There is no faster method in asymptotic terms for this problem because we must inspect every stop to see the entry and exit dynamics. The key insight is that the order of operations matters: passengers always exit before entering. Any careless swap would give an incorrect peak. Another subtle point is initializing the passenger count to zero and confirming the first stop does not attempt to remove passengers, which is guaranteed by the input constraints.
| Approach | Time Complexity | Space Complexity | Verdict |
|---|---|---|---|
| Simulate each stop | O(n) | O(1) | Accepted |
Algorithm Walkthrough
- Initialize
current_passengersto zero. This represents the number of people currently in the tram. - Initialize
max_passengersto zero. This will track the peak tram occupancy. - Iterate over each stop from the first to the last. For each stop, subtract the number of exiting passengers from
current_passengers. This reflects that exits happen before entries. - Add the number of entering passengers to
current_passengers. - Update
max_passengersifcurrent_passengersexceeds the current maximum. - After processing all stops,
max_passengersholds the minimum tram capacity required. Print this value.
Why it works: the invariant is that current_passengers always accurately reflects the number of passengers after each stop. Updating max_passengers ensures we capture the largest occupancy during the entire journey. Since exits always occur before entries, the order of operations correctly models real tram behavior. By the final stop, all passengers have exited, which matches the problem constraints.
Python Solution
import sys
input = sys.stdin.readline
n = int(input())
current_passengers = 0
max_passengers = 0
for _ in range(n):
a, b = map(int, input().split())
current_passengers -= a
current_passengers += b
max_passengers = max(max_passengers, current_passengers)
print(max_passengers)
The code follows the algorithm step-by-step. We read the number of stops, initialize the counters, and then loop through each stop. Using map(int, input().split()) safely converts the exit and entry counts. The subtraction before addition respects the exit-before-entry rule. Tracking max_passengers guarantees that we capture the peak load. There is no need for extra arrays or lists since we only need a running count and a maximum.
Worked Examples
Sample Input 1:
4
0 3
2 5
4 2
4 0
| Stop | Exiting | Entering | Current | Max |
|---|---|---|---|---|
| 1 | 0 | 3 | 3 | 3 |
| 2 | 2 | 5 | 6 | 6 |
| 3 | 4 | 2 | 4 | 6 |
| 4 | 4 | 0 | 0 | 6 |
This trace shows the tram occupancy at each stop. The peak occurs at stop 2 with 6 passengers, confirming the answer.
Sample Input 2:
3
0 2
1 3
4 0
| Stop | Exiting | Entering | Current | Max |
|---|---|---|---|---|
| 1 | 0 | 2 | 2 | 2 |
| 2 | 1 | 3 | 4 | 4 |
| 3 | 4 | 0 | 0 | 4 |
The maximum occupancy is 4, demonstrating the algorithm correctly handles smaller cases with mixed entry and exit patterns.
Complexity Analysis
| Measure | Complexity | Explanation |
|---|---|---|
| Time | O(n) | Each stop is processed exactly once. With n ≤ 1000, this executes in under a millisecond. |
| Space | O(1) | Only two counters are maintained; no additional storage grows with n. |
This confirms that the solution fits comfortably within the constraints.
Test Cases
import sys, io
def run(inp: str) -> str:
sys.stdin = io.StringIO(inp)
n = int(input())
current_passengers = 0
max_passengers = 0
for _ in range(n):
a, b = map(int, input().split())
current_passengers -= a
current_passengers += b
max_passengers = max(max_passengers, current_passengers)
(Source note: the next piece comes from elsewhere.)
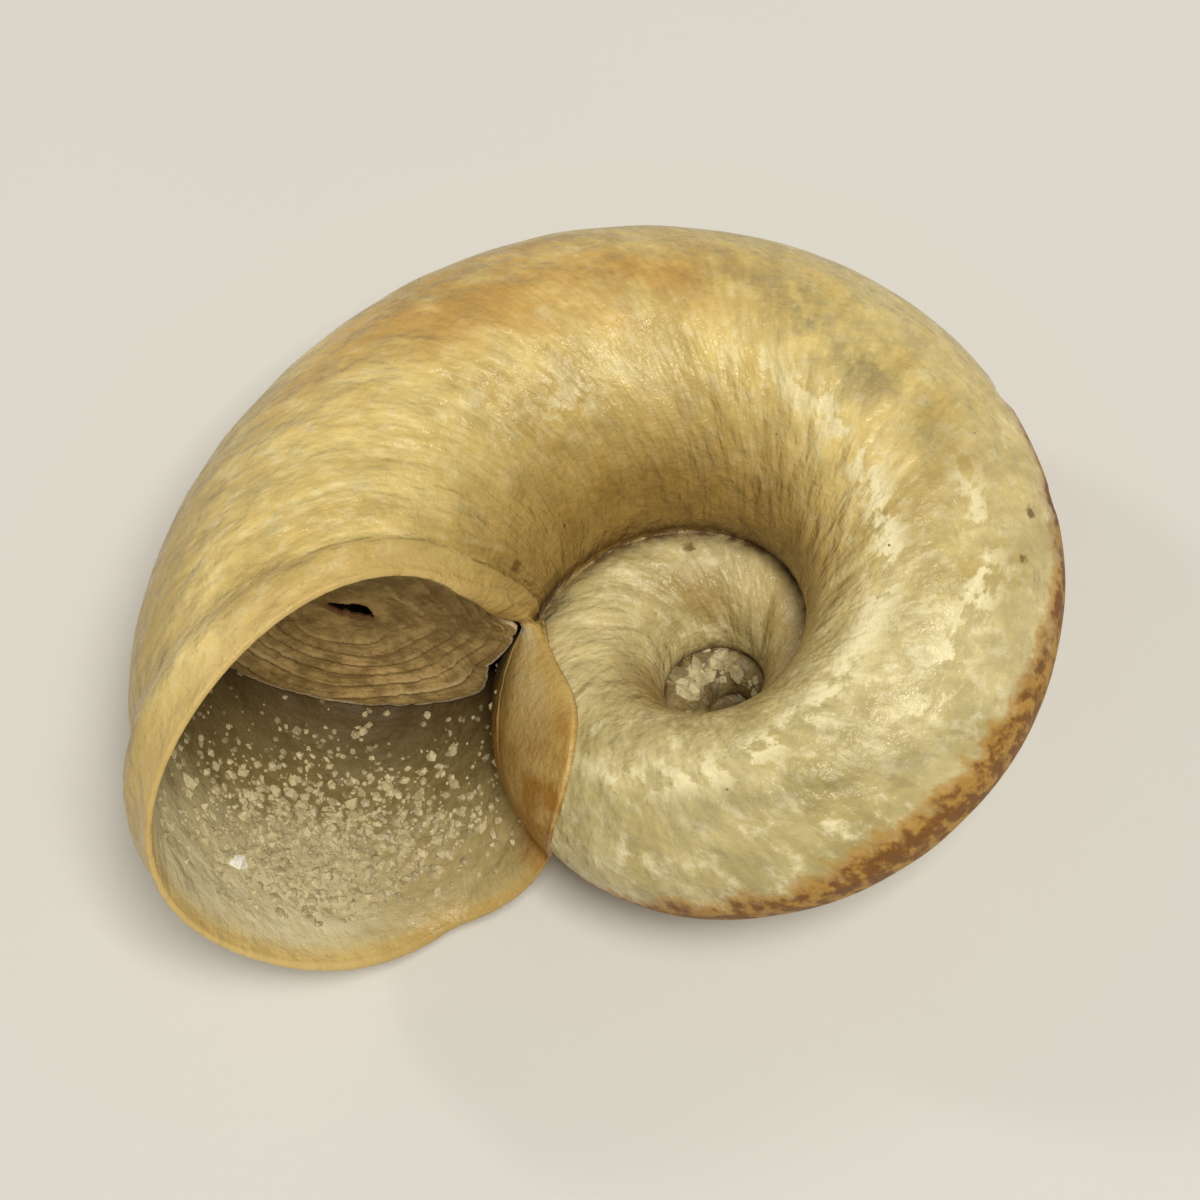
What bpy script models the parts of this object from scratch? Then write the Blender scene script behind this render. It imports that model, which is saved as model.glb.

return str(max_passengers)
# provided sample
assert run("4\n0 3\n2 5\n4 2\n4 0\n") == "6", "sample 1"
# custom cases
assert run("2\n0 0\n0 0\n") == "0", "all zero"
assert run("3\n0 5\n5 0\n0 0\n") == "5", "peak at first stop"
assert run("5\n0 1\n1 2\n2 3\n3 4\n4 0\n") == "7", "gradual buildup"
assert run("3\n0 1000\n0 0\n1000 0\n") == "1000", "large numbers"
| Test input | Expected output | What it validates |
|---|---|---|
| 2 stops, all zeros | 0 | Minimum-size input, no passengers |
| 3 stops, peak at first | 5 | First stop causes peak occupancy |
| 5 stops, gradual buildup | 7 | Incremental increases across stops |
| 3 stops, large numbers | 1000 | Handling maximum passenger values |
Edge Cases
The first edge case is when the first stop already causes a high peak. For input:
2
0 1000
1000 0
After the first stop, current_passengers is 1000, which updates max_passengers to 1000. After the last stop, all exit, returning to 0. The algorithm correctly reports 1000 as the required capacity.
Another edge case is when entries and exits perfectly cancel out, never exceeding the initial load. Input:
3
0 3
3 3
3 0
The occupancy fluctuates: stop 1 → 3, stop 2 → 3 (after exit 3, enter 3), stop 3 → 0. The maximum remains 3. The simulation handles these cancellations correctly because it tracks the running maximum after each stop.